Exercise goal —
Copy exactly the lines of the material below that run from the one containing "split(bisect_by=other_wall, keep=Keep.TOP)" through the one containing "from mathutils import Matrix, Vector". Copy no other lines.

•••

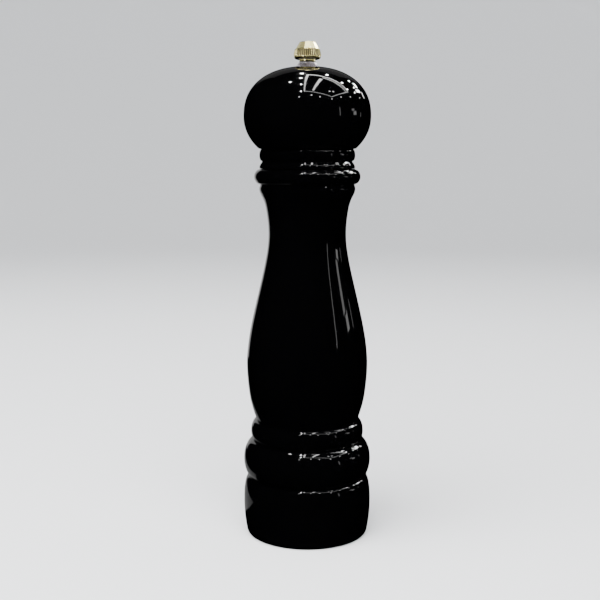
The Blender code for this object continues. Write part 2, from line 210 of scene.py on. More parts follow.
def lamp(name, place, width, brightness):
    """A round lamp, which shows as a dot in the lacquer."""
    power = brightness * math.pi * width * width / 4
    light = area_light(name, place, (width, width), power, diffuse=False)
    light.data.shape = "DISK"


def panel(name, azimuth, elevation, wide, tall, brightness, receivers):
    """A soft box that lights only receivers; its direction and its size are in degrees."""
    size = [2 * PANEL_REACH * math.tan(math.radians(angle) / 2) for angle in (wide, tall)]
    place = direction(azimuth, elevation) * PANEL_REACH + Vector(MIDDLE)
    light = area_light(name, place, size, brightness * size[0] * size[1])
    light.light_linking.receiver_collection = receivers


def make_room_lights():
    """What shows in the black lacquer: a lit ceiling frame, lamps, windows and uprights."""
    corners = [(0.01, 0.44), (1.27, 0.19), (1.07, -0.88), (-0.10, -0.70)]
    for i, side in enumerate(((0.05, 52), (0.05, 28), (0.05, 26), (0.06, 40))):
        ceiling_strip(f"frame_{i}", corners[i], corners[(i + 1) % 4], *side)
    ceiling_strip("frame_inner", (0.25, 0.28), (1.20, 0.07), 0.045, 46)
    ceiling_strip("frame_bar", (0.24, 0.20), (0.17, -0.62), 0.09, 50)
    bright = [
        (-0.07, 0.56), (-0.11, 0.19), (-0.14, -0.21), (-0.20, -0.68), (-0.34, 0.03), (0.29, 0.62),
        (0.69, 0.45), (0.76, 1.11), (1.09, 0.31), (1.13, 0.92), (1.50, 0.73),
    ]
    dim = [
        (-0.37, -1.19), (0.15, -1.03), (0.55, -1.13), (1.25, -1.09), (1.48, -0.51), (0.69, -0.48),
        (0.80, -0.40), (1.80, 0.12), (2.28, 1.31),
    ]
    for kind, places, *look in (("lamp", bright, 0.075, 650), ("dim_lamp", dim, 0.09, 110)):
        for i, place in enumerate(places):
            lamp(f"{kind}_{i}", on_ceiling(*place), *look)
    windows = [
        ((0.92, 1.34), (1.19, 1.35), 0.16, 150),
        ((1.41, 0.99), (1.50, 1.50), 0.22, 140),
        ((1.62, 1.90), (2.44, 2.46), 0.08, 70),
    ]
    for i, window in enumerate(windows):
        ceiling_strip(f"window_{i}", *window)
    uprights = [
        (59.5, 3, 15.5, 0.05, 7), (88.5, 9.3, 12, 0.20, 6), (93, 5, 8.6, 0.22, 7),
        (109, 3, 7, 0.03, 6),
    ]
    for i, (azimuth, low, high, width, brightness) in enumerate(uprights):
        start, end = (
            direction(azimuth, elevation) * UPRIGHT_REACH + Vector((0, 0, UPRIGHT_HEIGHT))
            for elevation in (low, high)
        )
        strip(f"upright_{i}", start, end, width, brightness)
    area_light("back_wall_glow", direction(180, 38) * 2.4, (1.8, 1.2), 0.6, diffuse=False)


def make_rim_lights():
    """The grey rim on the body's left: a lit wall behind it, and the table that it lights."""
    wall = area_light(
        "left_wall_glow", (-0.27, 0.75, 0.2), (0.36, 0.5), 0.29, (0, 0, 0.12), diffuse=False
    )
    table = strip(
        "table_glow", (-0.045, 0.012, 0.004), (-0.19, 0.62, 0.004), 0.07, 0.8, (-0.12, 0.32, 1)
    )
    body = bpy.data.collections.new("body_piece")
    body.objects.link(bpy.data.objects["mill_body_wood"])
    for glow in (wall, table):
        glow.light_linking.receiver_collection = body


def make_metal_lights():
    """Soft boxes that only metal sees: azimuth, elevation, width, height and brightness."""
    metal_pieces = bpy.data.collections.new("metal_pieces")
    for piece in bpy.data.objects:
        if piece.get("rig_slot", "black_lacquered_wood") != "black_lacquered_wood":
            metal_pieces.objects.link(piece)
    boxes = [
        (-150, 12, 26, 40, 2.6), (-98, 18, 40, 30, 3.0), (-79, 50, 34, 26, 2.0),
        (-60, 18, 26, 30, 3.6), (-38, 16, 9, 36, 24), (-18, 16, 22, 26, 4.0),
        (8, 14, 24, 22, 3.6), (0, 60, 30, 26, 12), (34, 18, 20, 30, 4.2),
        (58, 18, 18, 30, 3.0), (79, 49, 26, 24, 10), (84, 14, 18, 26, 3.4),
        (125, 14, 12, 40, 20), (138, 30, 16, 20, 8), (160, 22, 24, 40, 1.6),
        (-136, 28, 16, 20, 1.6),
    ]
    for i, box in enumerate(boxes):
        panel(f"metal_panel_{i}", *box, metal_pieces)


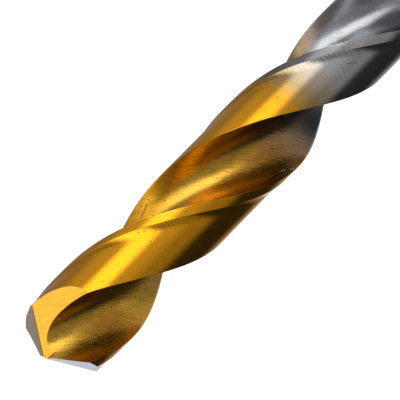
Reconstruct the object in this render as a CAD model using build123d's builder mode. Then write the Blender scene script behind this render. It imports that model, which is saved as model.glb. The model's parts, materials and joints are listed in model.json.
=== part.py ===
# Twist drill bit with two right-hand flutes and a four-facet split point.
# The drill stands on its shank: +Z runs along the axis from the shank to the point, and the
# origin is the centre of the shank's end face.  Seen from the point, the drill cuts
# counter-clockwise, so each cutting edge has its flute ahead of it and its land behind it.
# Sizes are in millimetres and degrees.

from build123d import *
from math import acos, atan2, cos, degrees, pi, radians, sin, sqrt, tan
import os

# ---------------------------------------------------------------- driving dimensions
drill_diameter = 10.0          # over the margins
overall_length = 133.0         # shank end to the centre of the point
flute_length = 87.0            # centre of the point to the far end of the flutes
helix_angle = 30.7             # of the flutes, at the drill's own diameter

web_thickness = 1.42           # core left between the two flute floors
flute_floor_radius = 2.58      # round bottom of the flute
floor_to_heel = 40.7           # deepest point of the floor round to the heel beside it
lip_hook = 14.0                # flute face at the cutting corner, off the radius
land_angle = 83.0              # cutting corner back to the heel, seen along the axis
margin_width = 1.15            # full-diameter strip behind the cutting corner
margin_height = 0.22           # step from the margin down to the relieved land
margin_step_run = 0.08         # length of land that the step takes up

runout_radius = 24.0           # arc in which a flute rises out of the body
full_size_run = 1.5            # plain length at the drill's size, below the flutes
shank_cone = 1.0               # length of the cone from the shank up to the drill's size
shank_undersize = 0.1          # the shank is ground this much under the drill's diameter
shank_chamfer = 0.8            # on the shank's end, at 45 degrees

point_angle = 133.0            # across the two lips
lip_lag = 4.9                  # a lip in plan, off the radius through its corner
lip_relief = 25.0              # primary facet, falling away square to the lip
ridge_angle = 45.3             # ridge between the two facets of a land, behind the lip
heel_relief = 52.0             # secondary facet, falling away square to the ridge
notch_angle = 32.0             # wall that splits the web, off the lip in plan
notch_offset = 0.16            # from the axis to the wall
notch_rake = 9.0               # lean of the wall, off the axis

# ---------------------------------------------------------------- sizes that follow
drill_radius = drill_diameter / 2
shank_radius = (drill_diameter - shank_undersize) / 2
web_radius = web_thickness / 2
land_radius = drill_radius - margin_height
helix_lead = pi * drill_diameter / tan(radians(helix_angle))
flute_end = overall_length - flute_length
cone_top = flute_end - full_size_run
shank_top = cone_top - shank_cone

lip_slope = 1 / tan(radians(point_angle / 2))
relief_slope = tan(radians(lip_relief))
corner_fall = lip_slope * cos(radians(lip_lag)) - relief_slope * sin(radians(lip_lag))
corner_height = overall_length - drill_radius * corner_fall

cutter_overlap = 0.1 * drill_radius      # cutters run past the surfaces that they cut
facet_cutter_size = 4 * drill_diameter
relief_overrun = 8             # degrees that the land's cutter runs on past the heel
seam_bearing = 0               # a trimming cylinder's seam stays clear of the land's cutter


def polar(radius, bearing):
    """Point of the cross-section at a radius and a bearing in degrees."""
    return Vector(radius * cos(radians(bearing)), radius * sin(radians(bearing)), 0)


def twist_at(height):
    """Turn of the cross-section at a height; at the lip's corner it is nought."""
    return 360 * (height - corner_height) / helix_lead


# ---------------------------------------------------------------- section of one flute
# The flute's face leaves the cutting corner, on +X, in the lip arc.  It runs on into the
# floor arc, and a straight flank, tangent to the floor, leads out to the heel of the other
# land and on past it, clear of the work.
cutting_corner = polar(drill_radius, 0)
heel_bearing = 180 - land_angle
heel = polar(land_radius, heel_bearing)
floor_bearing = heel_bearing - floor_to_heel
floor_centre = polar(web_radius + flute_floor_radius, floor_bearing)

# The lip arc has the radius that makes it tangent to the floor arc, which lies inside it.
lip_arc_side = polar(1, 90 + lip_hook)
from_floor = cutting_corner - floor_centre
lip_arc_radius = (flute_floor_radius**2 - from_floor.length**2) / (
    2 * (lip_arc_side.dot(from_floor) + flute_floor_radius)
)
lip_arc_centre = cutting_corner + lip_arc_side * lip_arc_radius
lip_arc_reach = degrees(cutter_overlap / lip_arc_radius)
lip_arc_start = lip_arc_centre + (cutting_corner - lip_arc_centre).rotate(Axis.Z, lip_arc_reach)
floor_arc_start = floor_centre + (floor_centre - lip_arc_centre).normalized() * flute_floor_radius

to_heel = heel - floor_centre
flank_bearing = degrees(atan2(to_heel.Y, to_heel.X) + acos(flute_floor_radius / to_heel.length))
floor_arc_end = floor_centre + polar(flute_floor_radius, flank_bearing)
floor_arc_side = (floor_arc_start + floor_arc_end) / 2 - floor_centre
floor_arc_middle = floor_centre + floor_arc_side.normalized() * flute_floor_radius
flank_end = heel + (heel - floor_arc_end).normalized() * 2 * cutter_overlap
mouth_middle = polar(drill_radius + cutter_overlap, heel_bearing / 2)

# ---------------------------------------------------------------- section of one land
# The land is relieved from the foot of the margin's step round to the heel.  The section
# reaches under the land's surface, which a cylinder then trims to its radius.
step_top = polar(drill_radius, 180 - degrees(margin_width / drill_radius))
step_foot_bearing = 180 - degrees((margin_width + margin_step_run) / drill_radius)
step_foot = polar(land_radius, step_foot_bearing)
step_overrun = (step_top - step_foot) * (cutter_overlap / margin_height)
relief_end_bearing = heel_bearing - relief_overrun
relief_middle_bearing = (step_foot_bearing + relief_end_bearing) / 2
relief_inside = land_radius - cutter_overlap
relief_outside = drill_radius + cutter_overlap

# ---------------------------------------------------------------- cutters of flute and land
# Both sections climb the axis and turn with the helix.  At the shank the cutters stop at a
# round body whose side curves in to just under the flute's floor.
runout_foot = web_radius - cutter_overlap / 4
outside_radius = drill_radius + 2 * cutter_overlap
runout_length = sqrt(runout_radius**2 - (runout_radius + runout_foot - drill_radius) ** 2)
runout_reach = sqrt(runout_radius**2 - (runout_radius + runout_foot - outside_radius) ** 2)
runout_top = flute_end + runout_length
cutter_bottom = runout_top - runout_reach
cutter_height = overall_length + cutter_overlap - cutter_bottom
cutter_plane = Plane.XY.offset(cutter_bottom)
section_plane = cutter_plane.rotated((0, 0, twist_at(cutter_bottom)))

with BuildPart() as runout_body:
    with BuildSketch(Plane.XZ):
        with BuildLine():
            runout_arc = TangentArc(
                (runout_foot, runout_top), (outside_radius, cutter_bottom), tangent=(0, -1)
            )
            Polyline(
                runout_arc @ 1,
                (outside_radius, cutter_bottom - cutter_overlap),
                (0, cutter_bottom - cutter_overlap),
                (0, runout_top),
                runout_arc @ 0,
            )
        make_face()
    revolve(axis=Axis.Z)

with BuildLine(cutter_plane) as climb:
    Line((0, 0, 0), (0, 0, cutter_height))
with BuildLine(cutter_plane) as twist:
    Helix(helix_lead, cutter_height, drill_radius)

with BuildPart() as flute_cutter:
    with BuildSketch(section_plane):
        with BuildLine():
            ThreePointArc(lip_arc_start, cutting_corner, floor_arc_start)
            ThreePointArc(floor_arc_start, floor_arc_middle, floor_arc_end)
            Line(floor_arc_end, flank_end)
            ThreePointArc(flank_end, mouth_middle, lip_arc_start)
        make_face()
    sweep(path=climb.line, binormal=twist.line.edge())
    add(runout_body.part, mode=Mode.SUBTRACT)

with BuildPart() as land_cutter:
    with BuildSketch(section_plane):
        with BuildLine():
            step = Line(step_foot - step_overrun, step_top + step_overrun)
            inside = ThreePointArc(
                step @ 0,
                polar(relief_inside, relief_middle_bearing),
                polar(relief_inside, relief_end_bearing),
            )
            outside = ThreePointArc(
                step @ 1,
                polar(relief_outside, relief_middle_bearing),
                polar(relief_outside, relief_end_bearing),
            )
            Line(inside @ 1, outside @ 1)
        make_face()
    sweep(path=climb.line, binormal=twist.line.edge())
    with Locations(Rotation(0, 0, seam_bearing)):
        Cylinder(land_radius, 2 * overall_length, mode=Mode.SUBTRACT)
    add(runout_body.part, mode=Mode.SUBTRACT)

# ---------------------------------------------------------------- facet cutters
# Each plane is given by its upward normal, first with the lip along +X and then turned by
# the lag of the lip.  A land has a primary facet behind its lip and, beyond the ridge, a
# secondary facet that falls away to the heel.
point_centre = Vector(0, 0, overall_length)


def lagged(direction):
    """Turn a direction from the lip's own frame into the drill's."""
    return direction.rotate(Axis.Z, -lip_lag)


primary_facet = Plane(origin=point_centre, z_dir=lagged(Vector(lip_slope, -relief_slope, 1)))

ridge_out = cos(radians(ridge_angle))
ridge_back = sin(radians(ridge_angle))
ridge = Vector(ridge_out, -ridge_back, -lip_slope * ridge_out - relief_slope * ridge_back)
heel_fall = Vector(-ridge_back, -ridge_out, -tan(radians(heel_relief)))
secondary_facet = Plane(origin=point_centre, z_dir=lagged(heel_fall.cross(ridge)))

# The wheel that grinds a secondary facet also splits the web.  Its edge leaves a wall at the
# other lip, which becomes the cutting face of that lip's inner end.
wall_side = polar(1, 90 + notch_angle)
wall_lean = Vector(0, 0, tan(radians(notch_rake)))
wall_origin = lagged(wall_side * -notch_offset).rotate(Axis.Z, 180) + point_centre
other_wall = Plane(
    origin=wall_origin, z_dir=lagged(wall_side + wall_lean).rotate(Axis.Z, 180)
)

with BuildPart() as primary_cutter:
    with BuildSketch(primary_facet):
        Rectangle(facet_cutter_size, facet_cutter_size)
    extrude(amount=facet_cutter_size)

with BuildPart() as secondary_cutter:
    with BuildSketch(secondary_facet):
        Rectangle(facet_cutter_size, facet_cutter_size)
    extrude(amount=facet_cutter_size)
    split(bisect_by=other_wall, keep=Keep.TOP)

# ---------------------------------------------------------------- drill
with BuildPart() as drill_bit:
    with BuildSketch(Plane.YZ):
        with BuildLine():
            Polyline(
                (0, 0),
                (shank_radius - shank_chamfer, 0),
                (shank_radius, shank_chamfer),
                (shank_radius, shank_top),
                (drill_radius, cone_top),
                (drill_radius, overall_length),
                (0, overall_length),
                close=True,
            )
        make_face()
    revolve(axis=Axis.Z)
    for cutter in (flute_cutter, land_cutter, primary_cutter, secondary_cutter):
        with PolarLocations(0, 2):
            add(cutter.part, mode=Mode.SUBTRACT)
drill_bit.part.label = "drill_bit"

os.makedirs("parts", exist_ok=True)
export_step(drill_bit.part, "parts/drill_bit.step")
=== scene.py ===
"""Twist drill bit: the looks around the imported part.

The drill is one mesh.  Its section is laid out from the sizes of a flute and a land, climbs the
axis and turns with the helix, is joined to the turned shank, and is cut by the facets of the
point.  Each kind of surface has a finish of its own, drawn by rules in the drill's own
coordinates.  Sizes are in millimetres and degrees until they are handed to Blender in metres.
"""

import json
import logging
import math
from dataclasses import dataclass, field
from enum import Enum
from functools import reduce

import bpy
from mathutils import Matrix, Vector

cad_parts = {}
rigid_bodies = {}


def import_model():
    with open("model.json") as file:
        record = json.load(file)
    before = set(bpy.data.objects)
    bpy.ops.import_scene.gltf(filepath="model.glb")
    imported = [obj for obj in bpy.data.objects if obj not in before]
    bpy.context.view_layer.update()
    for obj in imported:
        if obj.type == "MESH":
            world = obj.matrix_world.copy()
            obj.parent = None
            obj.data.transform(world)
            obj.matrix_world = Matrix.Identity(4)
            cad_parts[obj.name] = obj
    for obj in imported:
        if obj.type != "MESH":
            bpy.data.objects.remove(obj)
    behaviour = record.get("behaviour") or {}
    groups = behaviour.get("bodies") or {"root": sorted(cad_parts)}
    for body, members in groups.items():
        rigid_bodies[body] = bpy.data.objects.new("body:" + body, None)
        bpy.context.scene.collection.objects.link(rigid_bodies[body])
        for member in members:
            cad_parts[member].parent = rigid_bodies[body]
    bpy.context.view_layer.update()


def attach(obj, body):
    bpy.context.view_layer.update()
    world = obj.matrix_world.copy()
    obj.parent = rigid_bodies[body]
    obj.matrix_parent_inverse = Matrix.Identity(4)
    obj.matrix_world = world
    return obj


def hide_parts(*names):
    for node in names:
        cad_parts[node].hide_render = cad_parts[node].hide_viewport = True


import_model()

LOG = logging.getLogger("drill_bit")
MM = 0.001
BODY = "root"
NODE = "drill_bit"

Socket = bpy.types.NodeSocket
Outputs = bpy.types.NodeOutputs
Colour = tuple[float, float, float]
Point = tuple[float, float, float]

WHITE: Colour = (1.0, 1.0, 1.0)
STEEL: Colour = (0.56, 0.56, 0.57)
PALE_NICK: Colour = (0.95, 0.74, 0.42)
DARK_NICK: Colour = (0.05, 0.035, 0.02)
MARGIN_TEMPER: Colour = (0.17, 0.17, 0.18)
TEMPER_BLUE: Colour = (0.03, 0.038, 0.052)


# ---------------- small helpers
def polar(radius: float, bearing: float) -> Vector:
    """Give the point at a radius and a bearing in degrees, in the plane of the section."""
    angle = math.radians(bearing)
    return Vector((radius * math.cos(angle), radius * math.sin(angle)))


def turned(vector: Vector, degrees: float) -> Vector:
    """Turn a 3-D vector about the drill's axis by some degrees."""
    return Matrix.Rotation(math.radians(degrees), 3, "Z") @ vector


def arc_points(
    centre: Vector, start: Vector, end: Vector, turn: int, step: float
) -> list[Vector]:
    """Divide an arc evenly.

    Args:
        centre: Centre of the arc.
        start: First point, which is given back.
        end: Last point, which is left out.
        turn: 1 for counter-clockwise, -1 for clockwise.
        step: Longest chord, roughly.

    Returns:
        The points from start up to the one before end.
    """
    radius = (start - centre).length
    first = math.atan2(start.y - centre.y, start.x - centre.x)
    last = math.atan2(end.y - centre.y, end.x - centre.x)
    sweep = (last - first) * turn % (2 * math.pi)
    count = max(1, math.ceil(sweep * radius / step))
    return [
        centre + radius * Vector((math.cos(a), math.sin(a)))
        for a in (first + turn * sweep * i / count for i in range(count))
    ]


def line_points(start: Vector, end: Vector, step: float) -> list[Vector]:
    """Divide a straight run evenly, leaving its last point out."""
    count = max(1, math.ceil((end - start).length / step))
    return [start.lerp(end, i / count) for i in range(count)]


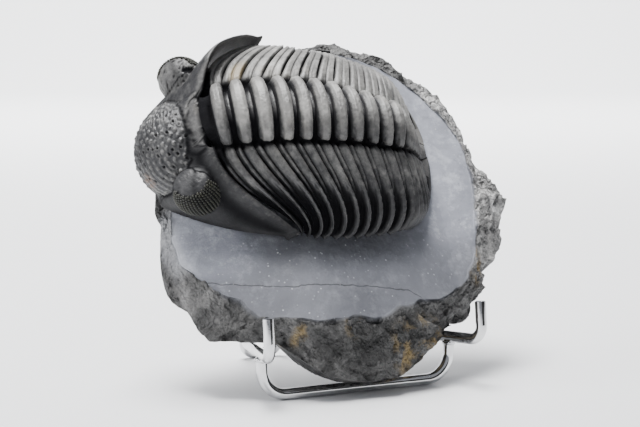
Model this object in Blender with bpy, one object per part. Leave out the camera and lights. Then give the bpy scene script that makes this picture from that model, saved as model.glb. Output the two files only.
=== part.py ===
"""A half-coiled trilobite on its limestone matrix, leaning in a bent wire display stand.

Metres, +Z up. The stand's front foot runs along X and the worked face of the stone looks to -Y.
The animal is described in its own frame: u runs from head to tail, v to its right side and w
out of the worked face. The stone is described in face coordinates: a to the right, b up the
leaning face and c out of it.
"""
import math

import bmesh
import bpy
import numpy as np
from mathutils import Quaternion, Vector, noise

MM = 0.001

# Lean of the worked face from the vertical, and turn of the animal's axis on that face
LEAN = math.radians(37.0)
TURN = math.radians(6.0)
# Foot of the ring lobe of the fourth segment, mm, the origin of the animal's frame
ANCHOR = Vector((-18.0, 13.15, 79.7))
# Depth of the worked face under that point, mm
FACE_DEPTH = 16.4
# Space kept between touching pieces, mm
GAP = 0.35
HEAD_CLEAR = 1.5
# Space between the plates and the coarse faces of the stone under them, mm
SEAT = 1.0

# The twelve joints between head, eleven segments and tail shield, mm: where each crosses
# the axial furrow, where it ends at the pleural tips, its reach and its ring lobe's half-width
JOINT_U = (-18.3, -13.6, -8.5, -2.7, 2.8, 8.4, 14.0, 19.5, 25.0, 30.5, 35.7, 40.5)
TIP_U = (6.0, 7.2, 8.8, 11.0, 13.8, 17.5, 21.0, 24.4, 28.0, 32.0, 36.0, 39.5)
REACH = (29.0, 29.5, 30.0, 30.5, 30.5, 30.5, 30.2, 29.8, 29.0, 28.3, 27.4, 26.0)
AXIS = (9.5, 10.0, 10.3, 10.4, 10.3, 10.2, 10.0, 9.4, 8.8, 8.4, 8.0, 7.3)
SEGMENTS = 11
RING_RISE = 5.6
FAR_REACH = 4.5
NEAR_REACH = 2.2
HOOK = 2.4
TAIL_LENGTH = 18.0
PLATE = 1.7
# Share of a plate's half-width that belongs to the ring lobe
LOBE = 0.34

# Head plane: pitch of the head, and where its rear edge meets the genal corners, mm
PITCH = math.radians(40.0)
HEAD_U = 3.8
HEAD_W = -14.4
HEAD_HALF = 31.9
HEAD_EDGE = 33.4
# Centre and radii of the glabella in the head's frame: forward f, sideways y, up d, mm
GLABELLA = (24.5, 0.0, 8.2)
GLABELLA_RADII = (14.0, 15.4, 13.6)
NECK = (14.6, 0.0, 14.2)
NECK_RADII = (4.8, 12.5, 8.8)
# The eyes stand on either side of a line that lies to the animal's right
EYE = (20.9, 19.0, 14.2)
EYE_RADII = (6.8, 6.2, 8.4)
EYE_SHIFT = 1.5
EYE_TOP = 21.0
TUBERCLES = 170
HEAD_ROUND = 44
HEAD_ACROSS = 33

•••

Response to the exercise —
    split(bisect_by=other_wall, keep=Keep.TOP)

# ---------------------------------------------------------------- drill
with BuildPart() as drill_bit:
    with BuildSketch(Plane.YZ):
        with BuildLine():
            Polyline(
                (0, 0),
                (shank_radius - shank_chamfer, 0),
                (shank_radius, shank_chamfer),
                (shank_radius, shank_top),
                (drill_radius, cone_top),
                (drill_radius, overall_length),
                (0, overall_length),
                close=True,
            )
        make_face()
    revolve(axis=Axis.Z)
    for cutter in (flute_cutter, land_cutter, primary_cutter, secondary_cutter):
        with PolarLocations(0, 2):
            add(cutter.part, mode=Mode.SUBTRACT)
drill_bit.part.label = "drill_bit"

os.makedirs("parts", exist_ok=True)
export_step(drill_bit.part, "parts/drill_bit.step")
=== scene.py ===
"""Twist drill bit: the looks around the imported part.

The drill is one mesh.  Its section is laid out from the sizes of a flute and a land, climbs the
axis and turns with the helix, is joined to the turned shank, and is cut by the facets of the
point.  Each kind of surface has a finish of its own, drawn by rules in the drill's own
coordinates.  Sizes are in millimetres and degrees until they are handed to Blender in metres.
"""

import json
import logging
import math
from dataclasses import dataclass, field
from enum import Enum
from functools import reduce

import bpy
from mathutils import Matrix, Vector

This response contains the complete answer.